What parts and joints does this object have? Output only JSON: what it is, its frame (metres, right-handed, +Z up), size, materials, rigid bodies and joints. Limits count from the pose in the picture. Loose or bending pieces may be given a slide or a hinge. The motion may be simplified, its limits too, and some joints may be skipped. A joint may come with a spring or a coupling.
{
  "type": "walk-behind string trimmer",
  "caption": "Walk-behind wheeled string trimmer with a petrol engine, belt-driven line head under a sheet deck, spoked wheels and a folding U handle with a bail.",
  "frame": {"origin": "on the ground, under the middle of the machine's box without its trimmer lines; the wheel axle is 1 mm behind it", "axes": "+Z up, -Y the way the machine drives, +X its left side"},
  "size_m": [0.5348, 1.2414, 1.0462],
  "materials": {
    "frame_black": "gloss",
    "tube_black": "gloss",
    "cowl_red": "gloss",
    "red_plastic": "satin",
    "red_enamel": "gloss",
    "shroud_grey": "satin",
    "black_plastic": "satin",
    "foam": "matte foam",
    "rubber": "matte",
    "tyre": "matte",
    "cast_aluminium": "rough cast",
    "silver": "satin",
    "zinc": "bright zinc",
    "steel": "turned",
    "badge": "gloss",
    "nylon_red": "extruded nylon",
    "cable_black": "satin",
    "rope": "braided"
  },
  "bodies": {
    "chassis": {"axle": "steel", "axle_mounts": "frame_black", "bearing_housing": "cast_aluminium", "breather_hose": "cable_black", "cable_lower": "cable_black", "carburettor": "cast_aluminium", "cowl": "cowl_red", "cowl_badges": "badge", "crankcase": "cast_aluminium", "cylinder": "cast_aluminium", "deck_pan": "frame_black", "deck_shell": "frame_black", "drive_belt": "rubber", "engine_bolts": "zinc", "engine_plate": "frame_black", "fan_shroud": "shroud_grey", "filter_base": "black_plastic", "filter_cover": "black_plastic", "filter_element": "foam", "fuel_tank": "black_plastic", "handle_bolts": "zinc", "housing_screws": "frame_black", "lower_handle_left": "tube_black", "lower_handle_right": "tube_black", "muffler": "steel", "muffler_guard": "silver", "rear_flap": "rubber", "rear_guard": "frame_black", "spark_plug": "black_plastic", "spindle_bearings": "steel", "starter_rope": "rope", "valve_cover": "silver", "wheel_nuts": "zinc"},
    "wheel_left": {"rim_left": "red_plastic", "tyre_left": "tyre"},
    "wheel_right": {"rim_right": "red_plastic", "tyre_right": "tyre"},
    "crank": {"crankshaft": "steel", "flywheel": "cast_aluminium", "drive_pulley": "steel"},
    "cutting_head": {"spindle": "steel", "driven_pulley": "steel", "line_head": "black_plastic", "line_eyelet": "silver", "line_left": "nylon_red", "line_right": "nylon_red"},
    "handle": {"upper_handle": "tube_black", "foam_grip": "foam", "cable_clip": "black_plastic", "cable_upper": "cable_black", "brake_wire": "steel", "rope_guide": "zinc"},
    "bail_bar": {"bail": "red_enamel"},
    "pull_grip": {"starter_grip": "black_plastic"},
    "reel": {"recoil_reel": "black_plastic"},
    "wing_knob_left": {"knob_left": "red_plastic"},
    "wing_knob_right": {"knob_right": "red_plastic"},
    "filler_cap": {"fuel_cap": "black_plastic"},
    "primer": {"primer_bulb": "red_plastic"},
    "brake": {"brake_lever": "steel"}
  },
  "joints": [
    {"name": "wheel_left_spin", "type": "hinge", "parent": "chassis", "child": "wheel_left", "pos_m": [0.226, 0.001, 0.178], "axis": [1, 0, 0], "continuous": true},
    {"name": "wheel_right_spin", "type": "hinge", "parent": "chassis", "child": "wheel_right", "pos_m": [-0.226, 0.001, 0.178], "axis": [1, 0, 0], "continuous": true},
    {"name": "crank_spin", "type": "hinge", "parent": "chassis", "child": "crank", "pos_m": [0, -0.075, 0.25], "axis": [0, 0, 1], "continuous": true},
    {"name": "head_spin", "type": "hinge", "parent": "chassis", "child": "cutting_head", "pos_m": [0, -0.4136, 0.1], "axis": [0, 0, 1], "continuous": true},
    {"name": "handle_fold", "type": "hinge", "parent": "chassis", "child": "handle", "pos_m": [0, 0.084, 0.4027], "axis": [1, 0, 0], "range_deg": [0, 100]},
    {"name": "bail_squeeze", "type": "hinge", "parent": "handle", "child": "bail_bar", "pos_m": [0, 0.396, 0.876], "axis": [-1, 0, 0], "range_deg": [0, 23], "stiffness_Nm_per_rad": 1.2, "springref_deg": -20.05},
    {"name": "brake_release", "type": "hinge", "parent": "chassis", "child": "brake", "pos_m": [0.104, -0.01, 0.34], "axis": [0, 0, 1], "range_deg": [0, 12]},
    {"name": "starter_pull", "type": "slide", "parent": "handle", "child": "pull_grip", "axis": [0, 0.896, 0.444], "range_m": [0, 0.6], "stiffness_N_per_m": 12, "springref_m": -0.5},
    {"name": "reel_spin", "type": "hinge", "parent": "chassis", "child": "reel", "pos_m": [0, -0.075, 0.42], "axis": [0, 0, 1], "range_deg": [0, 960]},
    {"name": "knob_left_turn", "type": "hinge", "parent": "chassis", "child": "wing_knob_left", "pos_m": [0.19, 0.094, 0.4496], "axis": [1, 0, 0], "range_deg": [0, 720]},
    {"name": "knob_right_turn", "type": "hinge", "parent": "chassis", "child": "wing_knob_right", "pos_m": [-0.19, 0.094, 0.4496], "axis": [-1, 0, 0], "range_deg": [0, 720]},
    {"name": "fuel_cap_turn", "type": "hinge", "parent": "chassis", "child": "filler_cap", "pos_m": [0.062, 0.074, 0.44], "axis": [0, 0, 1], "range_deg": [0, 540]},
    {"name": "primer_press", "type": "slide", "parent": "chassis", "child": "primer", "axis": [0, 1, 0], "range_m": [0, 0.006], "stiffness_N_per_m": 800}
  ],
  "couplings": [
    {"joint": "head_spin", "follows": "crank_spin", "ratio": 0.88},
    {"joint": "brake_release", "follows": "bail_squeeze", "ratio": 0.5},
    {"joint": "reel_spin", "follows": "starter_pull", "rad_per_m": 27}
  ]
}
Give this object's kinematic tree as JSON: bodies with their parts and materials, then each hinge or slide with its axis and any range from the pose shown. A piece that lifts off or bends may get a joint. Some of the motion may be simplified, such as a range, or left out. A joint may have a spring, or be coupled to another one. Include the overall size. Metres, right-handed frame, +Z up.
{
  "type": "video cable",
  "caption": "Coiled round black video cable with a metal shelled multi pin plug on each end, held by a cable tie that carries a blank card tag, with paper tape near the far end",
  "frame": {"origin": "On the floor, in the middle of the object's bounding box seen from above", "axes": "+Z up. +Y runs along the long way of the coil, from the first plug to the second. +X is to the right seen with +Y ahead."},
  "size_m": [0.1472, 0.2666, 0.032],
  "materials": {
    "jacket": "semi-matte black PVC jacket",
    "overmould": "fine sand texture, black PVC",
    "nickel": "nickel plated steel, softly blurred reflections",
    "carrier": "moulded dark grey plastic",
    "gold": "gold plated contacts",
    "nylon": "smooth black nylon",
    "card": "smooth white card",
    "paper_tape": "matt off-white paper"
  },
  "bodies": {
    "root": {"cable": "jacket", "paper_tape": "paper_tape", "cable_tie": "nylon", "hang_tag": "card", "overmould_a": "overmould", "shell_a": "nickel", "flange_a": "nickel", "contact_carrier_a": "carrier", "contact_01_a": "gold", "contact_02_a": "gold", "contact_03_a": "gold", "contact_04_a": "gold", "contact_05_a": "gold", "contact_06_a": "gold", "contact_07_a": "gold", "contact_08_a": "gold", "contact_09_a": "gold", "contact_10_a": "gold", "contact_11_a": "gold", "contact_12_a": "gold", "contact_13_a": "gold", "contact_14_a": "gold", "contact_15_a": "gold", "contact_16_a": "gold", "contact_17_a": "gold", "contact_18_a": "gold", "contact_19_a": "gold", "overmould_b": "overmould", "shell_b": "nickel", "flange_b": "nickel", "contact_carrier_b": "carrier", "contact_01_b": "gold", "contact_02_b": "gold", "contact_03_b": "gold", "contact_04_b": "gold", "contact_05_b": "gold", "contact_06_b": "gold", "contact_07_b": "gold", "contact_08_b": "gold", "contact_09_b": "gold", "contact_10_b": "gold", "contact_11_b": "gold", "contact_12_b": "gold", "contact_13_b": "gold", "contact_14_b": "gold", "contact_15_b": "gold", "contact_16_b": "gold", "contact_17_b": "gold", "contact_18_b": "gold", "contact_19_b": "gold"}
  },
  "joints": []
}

========================================================================

INSTRUCTIONS TO FOLLOW:
Identify each line of the material where the word "joints" shows up, and copy it.

OUTPUT FOR THIS EXERCISE:
What parts and joints does this object have? Output only JSON: what it is, its frame (metres, right-handed, +Z up), size, materials, rigid bodies and joints. Limits count from the pose in the picture. Loose or bending pieces may be given a slide or a hinge. The motion may be simplified, its limits too, and some joints may be skipped. A joint may come with a spring or a coupling.
  "joints": [
  "joints": []